With the completion of the PEA, which includes favorable environmental and cultural study results, Sage Potash intends to accelerate efforts towards further delineating the resource by converting inferred resources to measured and indicated resources, and evaluating many of the Project optimization and upside opportunities. This includes:

  • Drilling an already permitted exploration well to confirm final cavern concentrations and flow rates to complete and submit a solution mine plan, upon which the well will be converted into an initial production well.

  • Advancing plant and solution mine engineering and plans to support the issuance of the Large Mine Operations permit.

  • Advancing commercial initiatives including potential off-take agreements and industry partnerships.

  • Progressing logistics and financing for moving the Company’s secured plant and equipment into Utah.

About Sage Potash Corp.

Sage Potash Corp. (TSXV: SAGE) (OTCQB: SGPTF) is a Canadian company dedicated to the development of its flagship Sage Plain Potash Project, located in the Paradox Basin, Utah. With a large and high-grade resource base, the Company is advancing toward its goal of establishing a secure and sustainable domestic potash production platform in the United States. Sage Potash is committed to food security, environmental stewardship, and creating value for shareholders and stakeholders alike.

For more information, please visit: www.sagepotash.com.

On behalf of the Board of Directors

Peter Hogendoorn – Chief Executive Officer; (604) 764-2158
Tim Mizuno – President and Chief Operating Officer

For further information, please contact:
Marcus van der Made
E: IR@sagepotash.com

Neither the TSX Venture Exchange nor its Regulation Services Provider (as that term is defined in the policies of the TSX Venture Exchange) accepts responsibility for the adequacy or accuracy of this release.

Qualified Person

The scientific and technical information contained in this news release has been reviewed and approved by Qualified Persons as defined by National Instrument 43-101 Standards of Disclosure for Mineral Projects. Qualified Persons are:

Erik Hemstad, Professional Engineer (PE),of RESPEC Company LLC
Dr. Susan B. Patton, RM-SME, of RESPEC Company LLC
Kathy Adams, PEng, PE, of Paterson & Cooke USA Ltd
Dr. R. Nick Gow, QP-MMSA, of Paterson & Cooke USA Ltd

Use of Non-GAAP Financial Measures

This news release contains certain financial measures and ratios that do not have a standardized meaning prescribed by International Financial Reporting Standards (“IFRS”) and may not be comparable to similar measures presented by other issuers. These non-GAAP measures are provided as supplemental information and should not be considered in isolation or as a substitute for measures prepared in accordance with IFRS.

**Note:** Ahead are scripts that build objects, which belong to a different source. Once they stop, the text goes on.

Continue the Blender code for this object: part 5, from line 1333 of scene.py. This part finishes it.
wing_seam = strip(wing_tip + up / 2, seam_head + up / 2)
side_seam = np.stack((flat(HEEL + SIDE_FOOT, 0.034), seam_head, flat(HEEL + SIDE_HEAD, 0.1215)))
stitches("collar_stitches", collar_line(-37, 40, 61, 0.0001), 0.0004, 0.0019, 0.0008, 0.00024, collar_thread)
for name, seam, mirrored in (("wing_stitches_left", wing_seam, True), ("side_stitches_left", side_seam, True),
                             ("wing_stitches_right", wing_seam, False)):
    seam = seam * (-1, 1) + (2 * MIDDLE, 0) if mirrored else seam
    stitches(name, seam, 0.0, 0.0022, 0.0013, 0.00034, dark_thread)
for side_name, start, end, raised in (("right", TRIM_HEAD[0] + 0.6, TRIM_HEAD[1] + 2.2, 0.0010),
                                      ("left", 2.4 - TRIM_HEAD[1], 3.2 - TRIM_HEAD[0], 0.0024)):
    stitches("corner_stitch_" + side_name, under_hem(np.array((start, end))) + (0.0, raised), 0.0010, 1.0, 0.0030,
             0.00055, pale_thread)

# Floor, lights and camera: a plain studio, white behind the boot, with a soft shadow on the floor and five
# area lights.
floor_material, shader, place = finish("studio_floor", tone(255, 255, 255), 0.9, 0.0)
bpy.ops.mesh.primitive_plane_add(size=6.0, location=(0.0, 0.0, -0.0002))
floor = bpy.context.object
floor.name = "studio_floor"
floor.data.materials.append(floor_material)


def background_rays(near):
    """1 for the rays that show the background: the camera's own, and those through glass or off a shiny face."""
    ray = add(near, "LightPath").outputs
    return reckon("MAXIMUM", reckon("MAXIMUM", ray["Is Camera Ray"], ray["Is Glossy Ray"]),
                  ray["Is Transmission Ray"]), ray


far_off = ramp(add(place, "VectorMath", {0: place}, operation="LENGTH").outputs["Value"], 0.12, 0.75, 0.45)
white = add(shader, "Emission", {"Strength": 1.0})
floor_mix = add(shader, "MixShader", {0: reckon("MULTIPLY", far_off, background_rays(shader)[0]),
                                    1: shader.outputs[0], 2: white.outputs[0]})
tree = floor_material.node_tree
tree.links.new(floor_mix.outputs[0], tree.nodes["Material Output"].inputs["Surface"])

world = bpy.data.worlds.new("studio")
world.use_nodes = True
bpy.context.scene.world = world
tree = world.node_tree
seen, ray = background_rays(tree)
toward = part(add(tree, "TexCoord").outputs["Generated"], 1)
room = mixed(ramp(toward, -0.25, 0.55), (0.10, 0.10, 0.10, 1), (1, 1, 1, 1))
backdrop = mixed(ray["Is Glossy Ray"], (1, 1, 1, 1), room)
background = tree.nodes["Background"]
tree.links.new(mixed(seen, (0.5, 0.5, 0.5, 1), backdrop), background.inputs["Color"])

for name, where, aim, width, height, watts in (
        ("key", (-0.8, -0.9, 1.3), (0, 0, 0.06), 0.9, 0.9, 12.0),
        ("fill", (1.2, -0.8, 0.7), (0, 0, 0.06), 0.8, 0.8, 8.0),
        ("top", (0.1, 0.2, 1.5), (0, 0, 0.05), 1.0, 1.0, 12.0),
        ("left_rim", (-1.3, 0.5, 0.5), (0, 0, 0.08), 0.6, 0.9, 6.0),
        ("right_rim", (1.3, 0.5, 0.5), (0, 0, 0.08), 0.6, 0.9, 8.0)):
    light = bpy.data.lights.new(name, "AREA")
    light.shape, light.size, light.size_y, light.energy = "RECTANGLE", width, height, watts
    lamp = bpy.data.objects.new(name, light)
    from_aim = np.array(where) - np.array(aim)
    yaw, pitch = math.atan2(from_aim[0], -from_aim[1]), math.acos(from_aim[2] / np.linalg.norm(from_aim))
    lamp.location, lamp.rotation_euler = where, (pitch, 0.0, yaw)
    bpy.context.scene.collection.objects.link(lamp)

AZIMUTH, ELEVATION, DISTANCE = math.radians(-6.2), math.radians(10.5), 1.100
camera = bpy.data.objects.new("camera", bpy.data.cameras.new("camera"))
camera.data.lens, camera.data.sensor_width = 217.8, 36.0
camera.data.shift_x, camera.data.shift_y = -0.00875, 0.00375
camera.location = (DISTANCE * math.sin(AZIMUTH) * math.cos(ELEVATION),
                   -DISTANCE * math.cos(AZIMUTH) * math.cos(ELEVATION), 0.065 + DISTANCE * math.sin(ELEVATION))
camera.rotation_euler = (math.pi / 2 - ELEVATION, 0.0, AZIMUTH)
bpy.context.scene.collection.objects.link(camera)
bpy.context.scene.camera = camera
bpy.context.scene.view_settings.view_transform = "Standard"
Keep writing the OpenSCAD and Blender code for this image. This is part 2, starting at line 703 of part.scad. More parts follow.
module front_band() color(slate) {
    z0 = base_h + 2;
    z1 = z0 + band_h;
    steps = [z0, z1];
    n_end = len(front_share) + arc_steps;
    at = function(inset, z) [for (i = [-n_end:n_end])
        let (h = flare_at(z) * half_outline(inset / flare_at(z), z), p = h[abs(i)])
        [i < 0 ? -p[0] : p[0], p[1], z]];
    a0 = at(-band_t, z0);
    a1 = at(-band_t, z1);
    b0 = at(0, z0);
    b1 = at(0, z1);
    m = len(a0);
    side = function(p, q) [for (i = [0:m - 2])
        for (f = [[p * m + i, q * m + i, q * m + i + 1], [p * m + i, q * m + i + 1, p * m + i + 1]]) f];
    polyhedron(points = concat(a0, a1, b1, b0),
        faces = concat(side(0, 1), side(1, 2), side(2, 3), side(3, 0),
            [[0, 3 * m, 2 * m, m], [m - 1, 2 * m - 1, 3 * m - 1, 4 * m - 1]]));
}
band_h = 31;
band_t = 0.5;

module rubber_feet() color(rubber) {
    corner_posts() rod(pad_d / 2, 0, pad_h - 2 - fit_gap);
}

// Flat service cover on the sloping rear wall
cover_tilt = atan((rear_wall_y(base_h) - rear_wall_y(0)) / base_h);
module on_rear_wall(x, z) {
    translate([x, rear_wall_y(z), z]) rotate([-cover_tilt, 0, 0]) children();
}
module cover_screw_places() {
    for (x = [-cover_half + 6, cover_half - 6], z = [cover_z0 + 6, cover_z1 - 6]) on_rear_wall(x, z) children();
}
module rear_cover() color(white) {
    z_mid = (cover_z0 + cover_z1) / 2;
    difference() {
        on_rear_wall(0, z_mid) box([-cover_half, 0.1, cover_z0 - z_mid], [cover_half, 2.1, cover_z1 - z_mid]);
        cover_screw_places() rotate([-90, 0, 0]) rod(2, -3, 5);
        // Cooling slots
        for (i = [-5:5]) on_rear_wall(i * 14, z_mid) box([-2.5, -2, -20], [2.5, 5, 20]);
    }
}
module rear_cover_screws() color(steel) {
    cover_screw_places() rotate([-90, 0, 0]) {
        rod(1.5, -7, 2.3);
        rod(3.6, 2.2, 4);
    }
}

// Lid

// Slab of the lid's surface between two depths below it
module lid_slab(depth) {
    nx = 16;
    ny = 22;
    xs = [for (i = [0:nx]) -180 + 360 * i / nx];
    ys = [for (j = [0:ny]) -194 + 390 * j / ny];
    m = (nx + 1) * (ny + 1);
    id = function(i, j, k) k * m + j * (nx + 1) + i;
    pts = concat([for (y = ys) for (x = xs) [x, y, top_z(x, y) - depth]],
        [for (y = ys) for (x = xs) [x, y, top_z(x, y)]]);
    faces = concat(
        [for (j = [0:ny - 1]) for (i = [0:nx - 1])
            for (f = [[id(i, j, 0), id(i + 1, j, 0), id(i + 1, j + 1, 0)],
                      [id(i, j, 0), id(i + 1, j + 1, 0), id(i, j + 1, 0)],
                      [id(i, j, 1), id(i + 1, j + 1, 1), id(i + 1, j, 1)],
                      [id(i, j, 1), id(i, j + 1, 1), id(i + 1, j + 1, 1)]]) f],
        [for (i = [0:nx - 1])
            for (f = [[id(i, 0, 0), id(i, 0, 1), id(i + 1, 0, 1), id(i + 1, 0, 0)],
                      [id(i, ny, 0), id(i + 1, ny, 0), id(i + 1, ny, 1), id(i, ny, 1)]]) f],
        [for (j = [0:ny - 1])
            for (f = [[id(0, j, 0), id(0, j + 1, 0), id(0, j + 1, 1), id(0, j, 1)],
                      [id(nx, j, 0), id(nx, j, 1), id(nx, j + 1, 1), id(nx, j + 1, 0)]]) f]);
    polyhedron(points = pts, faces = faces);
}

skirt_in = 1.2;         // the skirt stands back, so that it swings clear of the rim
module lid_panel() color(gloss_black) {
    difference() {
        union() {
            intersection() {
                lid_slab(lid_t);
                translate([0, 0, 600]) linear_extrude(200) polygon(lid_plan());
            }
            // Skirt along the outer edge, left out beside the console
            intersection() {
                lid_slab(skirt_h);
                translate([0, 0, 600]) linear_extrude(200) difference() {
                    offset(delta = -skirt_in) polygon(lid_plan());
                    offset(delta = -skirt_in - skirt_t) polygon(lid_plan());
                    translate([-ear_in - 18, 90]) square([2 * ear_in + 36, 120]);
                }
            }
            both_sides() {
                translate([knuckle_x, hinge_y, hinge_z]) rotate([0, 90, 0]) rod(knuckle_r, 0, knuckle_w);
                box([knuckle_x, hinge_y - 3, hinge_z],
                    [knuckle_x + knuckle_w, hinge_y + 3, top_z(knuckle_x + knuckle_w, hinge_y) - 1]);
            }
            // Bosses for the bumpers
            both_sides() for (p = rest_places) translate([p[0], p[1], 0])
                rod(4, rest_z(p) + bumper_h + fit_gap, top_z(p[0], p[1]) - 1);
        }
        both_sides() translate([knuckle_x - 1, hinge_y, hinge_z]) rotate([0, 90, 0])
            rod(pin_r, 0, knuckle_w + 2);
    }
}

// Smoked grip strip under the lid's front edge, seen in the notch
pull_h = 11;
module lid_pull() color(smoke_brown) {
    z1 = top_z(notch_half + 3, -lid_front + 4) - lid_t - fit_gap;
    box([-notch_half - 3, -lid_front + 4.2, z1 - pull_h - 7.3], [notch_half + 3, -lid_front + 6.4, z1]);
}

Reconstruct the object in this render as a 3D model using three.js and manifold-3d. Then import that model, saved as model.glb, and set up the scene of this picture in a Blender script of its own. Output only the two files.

Management uses these measures internally to evaluate operating performance, project economics, and liquidity, and believes they provide investors with additional insight into the Company’s financial and operational results. However, investors are cautioned that non-GAAP measures do not have any standardized meaning under IFRS and may differ from similar measures used by other companies.

Cautionary Statement Regarding Forward-Looking Information

This news release contains “forward-looking information” within the meaning of applicable securities laws relating to the potential development of the Sage Plain Potash Project, including statements regarding economic potential, future production, permitting, and other matters discussed in the PEA. Forward-looking information is based on assumptions and involves known and unknown risks and uncertainties that may cause actual results to differ materially. Sage Potash does not undertake to update forward-looking information except as required by law. Investors are cautioned that the PEA is preliminary in nature and includes inferred mineral resources that are considered too speculative geologically to have economic considerations applied to them that would enable them to be categorized as mineral reserves, and there is no certainty that the PEA will be realized. The Company has not defined any mineral reserves for the Project. Mineral resources are not mineral reserves and do not have demonstrated economic viability.


Note all amounts are denominated in US dollars and metric tonnes.